One young man wrote me the following e-mail: “I know God has all power, and I know He will help me if I’m worthy, but I’m just never worthy enough to ask for His help. I want Christ’s grace, but I always find myself stuck in the same self-defeating and impossible position: no work, no grace.”

I wrote him back and testified with all my heart that Christ is not waiting at the finish line once we have done “all we can do” (2 Nephi 25:23). He is with us every step of the way.

Elder Bruce C. Hafen has written, “The Savior’s gift of grace to us is not necessarily limited in time to ‘after’ all we can do. We may receive his grace before, during and after the time when we expend our own efforts” (The Broken Heart [Salt Lake City: Deseret Book, 1989], 155). So grace is not a booster engine that kicks in once our fuel supply is exhausted. Rather, it is our constant energy source. It is not the light at the end of the tunnel but the light that moves us through the tunnel. Grace is not achieved somewhere down the road. It is received right here and right now. It is not a finishing touch; it is the Finisher’s touch (see Hebrews 12:2).

In twelve days we celebrate Pioneer Day. The first company of Saints entered the Salt Lake Valley on July 24, 1847. Their journey was difficult and challenging; still, they sang:

Come, come, ye Saints, no toil nor labor fear;
But with joy wend your way.
Though hard to you this journey may appear,
Grace shall be as your day.
[“Come, Come, Ye Saints,” Hymns, 2002, no. 30]

“Grace shall be as your day”—what an interesting phrase.

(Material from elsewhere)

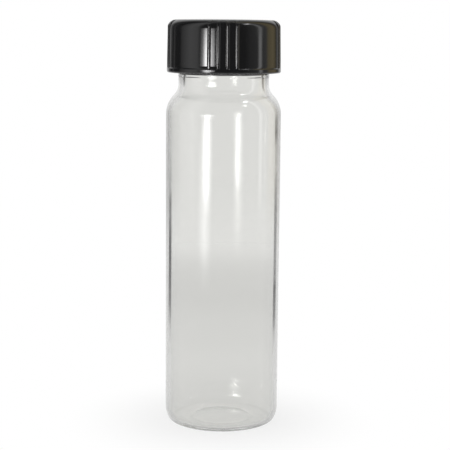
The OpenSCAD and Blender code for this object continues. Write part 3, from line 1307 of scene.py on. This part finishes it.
@dataclass
class Studio:
    """The pale floor, the room round it, the lamps and the camera."""

    floor_r: float = 600.0
    floor_rings: tuple[float, ...] = (0.15, 0.4, 1.0)
    floor_columns: int = 120
    floor_drop: float = 0.02
    camera_distance: float = 330.0
    camera_height: float = 96.75
    camera_side: float = 0.576
    camera_range: Range = (0.01, 50.0)
    pitch: float = 8.35
    roll: float = 0.47
    lens: float = 110.0
    sensor: float = 36.0
    ambient: float = 0.55
    warm_tint: Colour = (1.0, 0.84, 0.5)
    lamps: tuple[SoftLamp, ...] = (
        SoftLamp(
            "key_lamp", bearing=-33.0, distance=380.0, height=35.0, aim=50.0,
            size=(170.0, 70.0), brightness=9.0,
            across=(
                (0.0, 0.0), (0.15, 0.1), (0.3, 0.45), (0.42, 1.0), (0.64, 1.0), (0.72, 0.3), (1.0, 0.0),
            ),
            upward=(
                (0.0, 0.0), (0.1, 0.12), (0.23, 0.6), (0.4, 0.9), (0.55, 1.0), (0.8, 0.75), (1.0, 0.15),
            ),
        ),
        SoftLamp(
            "key_top", bearing=-33.0, distance=380.0, height=84.0, aim=60.0,
            size=(200.0, 68.0), brightness=21.0,
            across=(
                (0.0, 0.05), (0.14, 0.11), (0.21, 0.23), (0.29, 0.55), (0.37, 0.95), (0.42, 1.0),
                (0.58, 0.9), (0.74, 0.8), (0.8, 0.35), (0.9, 0.34), (0.96, 0.22), (1.0, 0.12),
            ),
            upward=(
                (0.0, 0.0), (0.27, 0.0), (0.33, 0.6), (0.45, 0.9), (0.6, 1.0), (0.74, 0.6), (0.85, 0.36),
                (0.93, 0.1), (1.0, 0.0),
            ),
        ),
        SoftLamp(
            "key_glow", bearing=-36.5, distance=150.0, height=38.0, aim=50.0,
            size=(80.0, 60.0), brightness=2.4,
            across=((0.0, 0.0), (0.15, 0.25), (0.3, 0.55), (0.5, 1.0), (0.62, 0.9), (1.0, 0.0)),
            upward=((0.0, 0.0), (0.13, 0.27), (0.25, 0.8), (0.37, 1.0), (0.6, 1.0), (1.0, 0.0)),
        ),
        SoftLamp(
            "high_lamp", bearing=66.0, distance=420.0, height=640.0, aim=80.0,
            size=(150.0, 100.0), brightness=10.0,
        ),
    )

    def build(self) -> None:
        """Sets up the whole studio."""
        self.floor()
        self.room()
        for lamp in self.lamps:
            lamp.build()
        self.camera()
        bpy.context.scene.view_settings.view_transform = "Standard"

    def floor(self) -> None:
        """Lays the pale floor, a hair below the vial."""
        mesh = bpy.data.meshes.new("floor")
        turns = np.radians(even_turns(self.floor_columns))
        rings = [self.floor_r * share * MM for share in self.floor_rings]
        points = [(r * math.cos(t), r * math.sin(t), 0.0) for r in rings for t in turns]
        pairs = [(1 + j, 1 + (j + 1) % self.floor_columns) for j in range(self.floor_columns)]
        faces = [(0, here, there) for here, there in pairs]
        for low in range(0, (len(rings) - 1) * self.floor_columns, self.floor_columns):
            high = low + self.floor_columns
            faces += [(low + here, high + here, high + there, low + there) for here, there in pairs]
        mesh.from_pydata([(0.0, 0.0, 0.0), *points], [], faces)
        floor = placed(mesh, PalePaper(self.floor_r * MM))
        floor.location.z = -self.floor_drop * MM

    def room(self) -> None:
        """Lights the room: white to the camera and through glass, graded walls to gloss."""
        world = bpy.data.worlds.new("room")
        bpy.context.scene.world = world
        graph = Graph.cleared(world)
        facing = graph.add("ShaderNodeTexCoord").outputs["Generated"]
        axes = graph.add("ShaderNodeSeparateXYZ", {0: facing}).outputs
        bearing = graph.maths("ARCTAN2", axes["X"], graph.times(axes["Y"], -1.0))
        share = graph.plus(graph.maths("DIVIDE", bearing, 2 * math.pi), 0.5)
        walls = graph.ramp(share, [((angle + 180) / 360, tone) for angle, tone in self.walls()])
        path = graph.add("ShaderNodeLightPath").outputs
        soft = graph.mixed(path["Is Glossy Ray"], (self.ambient,) * 3, walls)
        glass = graph.mixed(path["Is Transmission Ray"], soft, WHITE)
        shown = graph.mixed(path["Is Camera Ray"], glass, WHITE)
        light = graph.shader("ShaderNodeBackground", Color=shown, Strength=1.0)
        graph.add("ShaderNodeOutputWorld", {"Surface": light})

    def walls(self) -> Stops:
        """Brightness of the room by bearing, in degrees from the camera's side.

        Returns:
            The bearings and tones, from behind on the left to behind on the right.
        """
        grey = [
            (-180, 0.8), (-150, 0.8), (-144, 0.3), (-134, 0.13), (-131, 0.05), (-127, 0.05),
            (-125, 0.22), (-122, 0.22), (-119, 0.06), (-102, 0.06), (-97, 0.3), (-72, 0.9), (-56, 0.8),
            (-50, 0.3), (-44, 0.1), (44, 0.1), (56, 0.25), (74, 0.33), (77.5, 2.2), (82, 2.0),
            (86, 0.35), (97, 0.4),
        ]
        warm = [(103, 0.82), (118, 0.78), (126, 0.54), (131, 0.3)]
        behind = [(137, 0.12), (144, 0.4), (150, 0.8), (180, 0.8)]
        return [*grey, *((a, tuple(g * c for c in self.warm_tint)) for a, g in warm), *behind]

    def camera(self) -> None:
        """Sets up the camera."""
        data = bpy.data.cameras.new("camera")
        data.sensor_width = self.sensor
        data.lens = self.lens
        data.clip_start, data.clip_end = self.camera_range
        pitch, roll = math.radians(self.pitch), math.radians(self.roll)
        ahead = Vector((0, math.cos(pitch), -math.sin(pitch)))
        up, right = Vector((0, math.sin(pitch), math.cos(pitch))), Vector((1, 0, 0))
        across = right * math.cos(roll) + up * math.sin(roll)
        upward = up * math.cos(roll) - right * math.sin(roll)
        place = Vector((self.camera_side, -self.camera_distance, self.camera_height)) * MM
        rig = bpy.data.objects.new("camera", data)
        rows = [(across[i], upward[i], -ahead[i], place[i]) for i in range(3)]
        rig.matrix_world = Matrix([*rows, (0, 0, 0, 1)])
        bpy.context.scene.collection.objects.link(rig)
        bpy.context.scene.camera = rig


def main() -> None:
    """Builds the vial, its cap, the liner and the studio, and logs the number of faces of each piece."""
    logging.basicConfig(level=logging.INFO, format="%(name)s: %(message)s")
    for part in (GlassVial(), ScrewCap(), CapLiner()):
        piece = part.build()
        log.info("%s: %d faces", piece.name, len(piece.data.polygons))
    Studio().build()


if __name__ == "__main__":
    main()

We have all sung it hundreds of times, but have we stopped to consider what it means? “Grace shall be as your day”: grace shall be like a day. As dark as night may become, we can always count on the sun coming up. As dark as our trials, sins, and mistakes may appear, we can always have confidence in the grace of Jesus Christ. Do we earn a sunrise? No. Do we have to be worthy of a chance to begin again? No. We just have to accept these blessings and take advantage of them. As sure as each brand-new day, grace—the enabling power of Jesus Christ—is constant. Faithful pioneers knew they were not alone. The task ahead of them was never as great as the power behind them.


The grace of Christ is sufficient—sufficient to cover our debt, sufficient to transform us, and sufficient to help us as long as that transformation process takes. The Book of Mormon teaches us to rely solely on “the merits, and mercy, and grace of the Holy Messiah” (2 Nephi 2:8). As we do, we do not discover—as some Christians believe—that Christ requires nothing of us. Rather, we discover the reason He requires so much and the strength to do all He asks (see Philippians 4:13). Grace is not the absence of God’s high expectations. Grace is the presence of God’s power (see Luke 1:37).

Elder Neal A. Maxwell once said the following:

Now may I speak . . . to those buffeted by false insecurity, who, though laboring devotedly in the Kingdom, have recurring feelings of falling forever short. . . .

. . . This feeling of inadequacy is . . . normal. There is no way the Church can honestly describe where we must yet go and what we must yet do without creating a sense of immense distance. . . .

. . . This is a gospel of grand expectations, but God’s grace is sufficient for each of us. [CR, October 1976, 14, 16; “Notwithstanding My Weakness,” Ensign, November 1976, 12, 14]

With Elder Maxwell, I testify that God’s grace is sufficient. Jesus’ grace is sufficient. It is enough. It is all we need. Oh, young people, don’t quit. Keep trying. Don’t look for escapes and excuses. Look for the Lord and His perfect strength. Don’t search for someone to blame. Search for someone to help you. Seek Christ, and, as you do, I promise you will feel the enabling power we call His amazing grace. I leave this testimony and all of my love—for I do love you. As God is my witness, I love the youth of this church. I believe in you. I’m pulling for you. And I’m not the only one. Parents are pulling for you, leaders are pulling for you, and prophets are pulling for you. And Jesus is pulling with you. I say this in the name of Jesus Christ, amen.

Brad Wilcox was serving as a member of the Sunday School General Board of The Church of Jesus Christ of Latter-day Saints as well as a BYU associate professor in the Department of Teacher Education in the David O. McKay School of Education when this devotional address was given on 12 July 2011.